Discount supermarket Aldi is set to plough £30million into new West Midlands stores as it continues to see middle-class shoppers defect.

The German company said it was planning to open at least four new stores in the region next year, creating 120 jobs, and revealed longer term plans to double stores in the Birmingham area.

Aldi Midlands regional managing director Marius Manolescu said: “If you take Birmingham and the surrounding areas, we have 19 stores and would like to double that at least. There are parts of the region where we have little or no representation, we would like to expand in those areas.”

Aldi has 69 Midlands stores and next year will add sites at Northfield, Birmingham, Dudley, Stourbridge and Stratford, continuing the rapid expansion drive put into action this year.

Between the end of October and November, Aldi opened four new Midlands stores including Sheldon and Maypole in Birmingham.

TNS data showed Aldi has been one of the winners in the flight to value brought by the economic downturn, hitting a new record in market share and achieving year-on-year growth of 25.4 per cent.

The discount chain has seen Midlands footfall increase 30 per cent in three months, with each store seeing approximately 3,000 new shoppers per month.

Aldi’s success has been such it has even spawned a convenient label for the economic phenomenon of shoppers trading down to cheaper suppliers.

Mr Manolescu said the grocer was not perturbed by its name being borrowed to coin the phrase “the Aldi effect”.

“What we were striving to do is give customers the best quality products at the lowest possible prices and if people want to relate our success and use it as a point of reference of course we are humbled by it.”

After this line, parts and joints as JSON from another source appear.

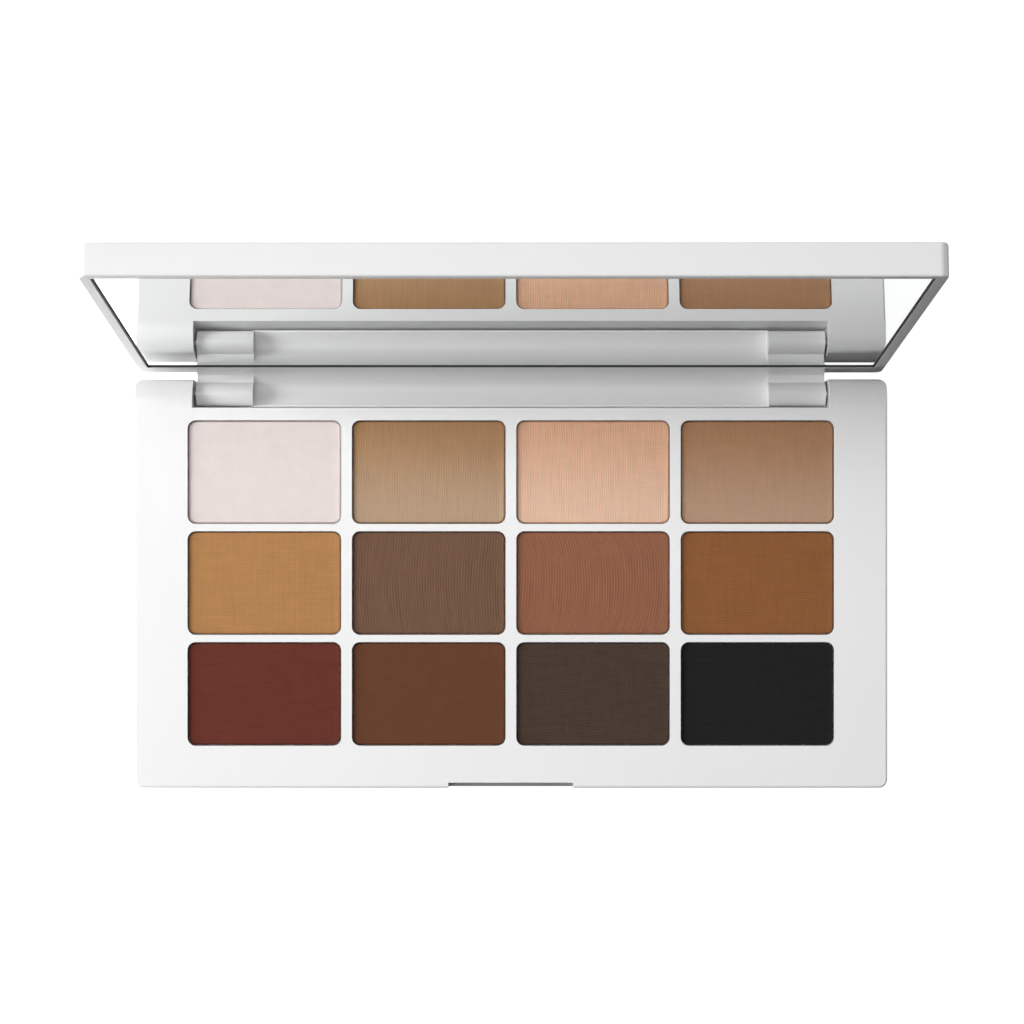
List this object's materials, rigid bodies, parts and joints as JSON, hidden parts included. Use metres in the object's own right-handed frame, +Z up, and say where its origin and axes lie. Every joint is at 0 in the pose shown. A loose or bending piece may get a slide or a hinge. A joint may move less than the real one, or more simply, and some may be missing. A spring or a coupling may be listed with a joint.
{
  "type": "eyeshadow palette",
  "caption": "Slim rectangular makeup palette: pressed powder pans in a white plastic base, and a hinged lid that holds a mirror, shown open.",
  "frame": {"origin": "centre of the underside of the base", "axes": "+Z up, +X along the width, +Y towards the hinge at the back; the thumb notch is at -Y"},
  "size_m": [0.146, 0.0966, 0.0796],
  "materials": {
    "white_plastic": "satin",
    "mirror": "polished",
    "pan_metal": "satin",
    "hinge_steel": "satin",
    "magnet": "satin",
    "adhesive": "matte",
    "seal": "satin",
    "label": "satin",
    "powder_1_1": "matte",
    "powder_1_2": "matte",
    "powder_1_3": "matte",
    "powder_1_4": "matte",
    "powder_2_1": "matte",
    "powder_2_2": "matte",
    "powder_2_3": "matte",
    "powder_2_4": "matte",
    "powder_3_1": "matte",
    "powder_3_2": "matte",
    "powder_3_3": "matte",
    "powder_3_4": "matte"
  },
  "bodies": {
    "base": {"deck_housing": "white_plastic", "bottom_cover": "white_plastic", "underside_label": "label", "pan_1_1": "pan_metal", "powder_1_1": "powder_1_1", "glue_pad_1_1": "adhesive", "pan_1_2": "pan_metal", "powder_1_2": "powder_1_2", "glue_pad_1_2": "adhesive", "pan_1_3": "pan_metal", "powder_1_3": "powder_1_3", "glue_pad_1_3": "adhesive", "pan_1_4": "pan_metal", "powder_1_4": "powder_1_4", "glue_pad_1_4": "adhesive", "pan_2_1": "pan_metal", "powder_2_1": "powder_2_1", "glue_pad_2_1": "adhesive", "pan_2_2": "pan_metal", "powder_2_2": "powder_2_2", "glue_pad_2_2": "adhesive", "pan_2_3": "pan_metal", "powder_2_3": "powder_2_3", "glue_pad_2_3": "adhesive", "pan_2_4": "pan_metal", "powder_2_4": "powder_2_4", "glue_pad_2_4": "adhesive", "pan_3_1": "pan_metal", "powder_3_1": "powder_3_1", "glue_pad_3_1": "adhesive", "pan_3_2": "pan_metal", "powder_3_2": "powder_3_2", "glue_pad_3_2": "adhesive", "pan_3_3": "pan_metal", "powder_3_3": "powder_3_3", "glue_pad_3_3": "adhesive", "pan_3_4": "pan_metal", "powder_3_4": "powder_3_4", "glue_pad_3_4": "adhesive", "hinge_pin_left": "hinge_steel", "base_magnet_left": "magnet", "hinge_pin_right": "hinge_steel", "base_magnet_right": "magnet"},
    "lid": {"lid_body": "white_plastic", "mirror": "mirror", "mirror_seal": "seal", "mirror_tape": "adhesive", "lid_magnet_left": "magnet", "lid_magnet_right": "magnet"}
  },
  "joints": [
    {"name": "lid_hinge", "type": "hinge", "parent": "base", "child": "lid", "pos_m": [0, 0.0369, 0.00415], "axis": [1, 0, 0], "range_deg": [0, 96.93]}
  ]
}
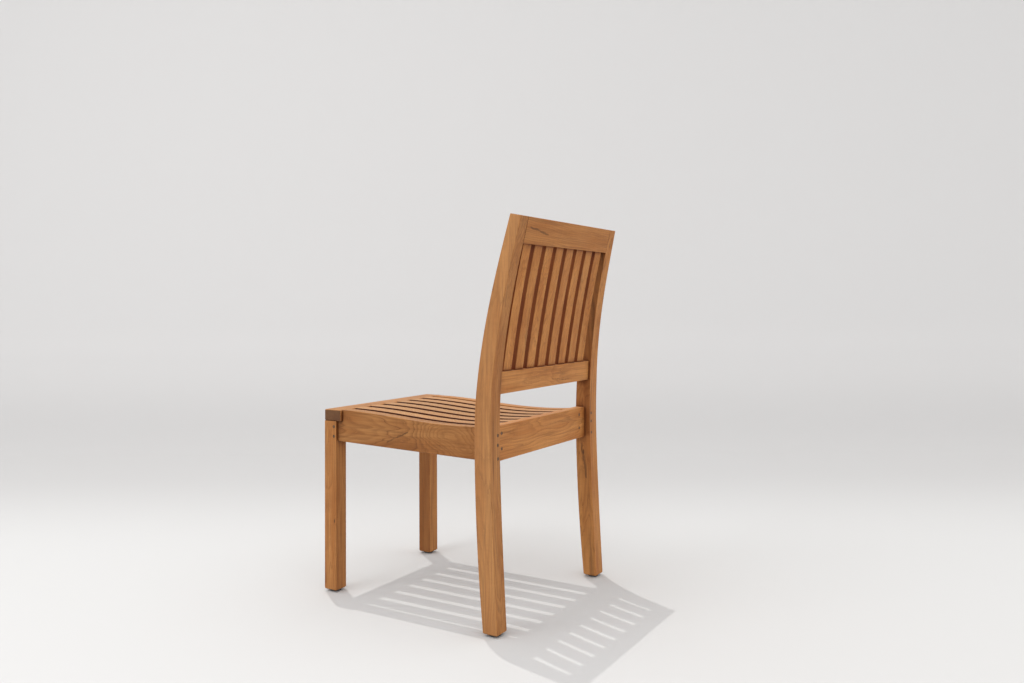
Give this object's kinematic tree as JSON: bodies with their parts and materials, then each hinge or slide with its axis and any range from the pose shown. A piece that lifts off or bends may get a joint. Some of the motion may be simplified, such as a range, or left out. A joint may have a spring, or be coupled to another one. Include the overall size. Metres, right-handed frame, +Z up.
{
  "type": "dining chair",
  "caption": "Rigid slatted hardwood side chair with a dished seat, raked back, upright back slats and pegged joints.",
  "frame": {"origin": "centre of the bounding box in plan, on the floor plane", "axes": "+Z up, +X towards the sitter's left, -Y the way the sitter faces; the chair mirrors across X = 0"},
  "size_m": [0.514, 0.5896, 0.8997],
  "materials": {
    "frame_wood": "oiled, satin",
    "peg_wood": "dark end grain, matte",
    "glide_pads": "matte"
  },
  "bodies": {
    "root": {"back_slat_1": "frame_wood", "back_slat_2": "frame_wood", "back_slat_3": "frame_wood", "back_slat_4": "frame_wood", "back_slat_5": "frame_wood", "back_slat_6": "frame_wood", "back_slat_7": "frame_wood", "back_slat_8": "frame_wood", "front_apron": "frame_wood", "front_board": "frame_wood", "front_leg_left": "frame_wood", "front_leg_peg_left_1": "peg_wood", "front_leg_peg_left_2": "peg_wood", "front_leg_peg_right_1": "peg_wood", "front_leg_peg_right_2": "peg_wood", "front_leg_right": "frame_wood", "glide_front_left": "glide_pads", "glide_front_right": "glide_pads", "glide_rear_left": "glide_pads", "glide_rear_right": "glide_pads", "lower_back_rail": "frame_wood", "rail_peg_left_1": "peg_wood", "rail_peg_left_2": "peg_wood", "rail_peg_right_1": "peg_wood", "rail_peg_right_2": "peg_wood", "rear_leg_left": "frame_wood", "rear_leg_peg_left_1": "peg_wood", "rear_leg_peg_left_2": "peg_wood", "rear_leg_peg_left_3": "peg_wood", "rear_leg_peg_right_1": "peg_wood", "rear_leg_peg_right_2": "peg_wood", "rear_leg_peg_right_3": "peg_wood", "rear_leg_right": "frame_wood", "rear_seat_rail": "frame_wood", "seat_slat_1": "frame_wood", "seat_slat_2": "frame_wood", "seat_slat_3": "frame_wood", "seat_slat_4": "frame_wood", "seat_slat_5": "frame_wood", "seat_slat_6": "frame_wood", "side_rail_left": "frame_wood", "side_rail_right": "frame_wood", "top_rail": "frame_wood"}
  },
  "joints": []
}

Mr Manolescu said over half of the store’s customers are from the social demographic ABC1.

“The economic downturn has provided an opportunity to attract new customers and keep them. The downturn gave them a jolt to try new markets,” he said. “In the Midlands I’m seeing over 150,000 new customers coming into our stores every week.”

An influx of customers from wealthier backgrounds has meant a change in the products being rung through the tills, said Mr Manolescu.

“Sales of fresh fruit and vegetables have doubled over a year and fresh meat and fish have performed very well too – for example sirloin steak and smoked salmon,” he said. “Also fine wines such as Chateauneuf du Pape and Sancerre are performing very well as a result of new social demographics being attracted to our stores.”

He added the prospect of recession had not had any effect on Christmas food spending to date in the Midlands.

“Some of the expensive products like the three-bird roast are selling very well – we are seeing people spend quite a significant amount of money.”

If Aldi has been a winner this month Tesco was revealed as one of the losers.

The UK’s biggest grocer posted its weakest UK sales performance since the last recession after a supermarket price war halved growth in the last quarter.

But defectors from Tesco helped Morrisons report an 8.1 per cent leap in its third-quarter sales thanks to the chain’s value ranges and cut-price deals.

The group said its efforts to keep shopping bills and fuel costs down had been “extremely popular”, with more than 700,000 new shoppers.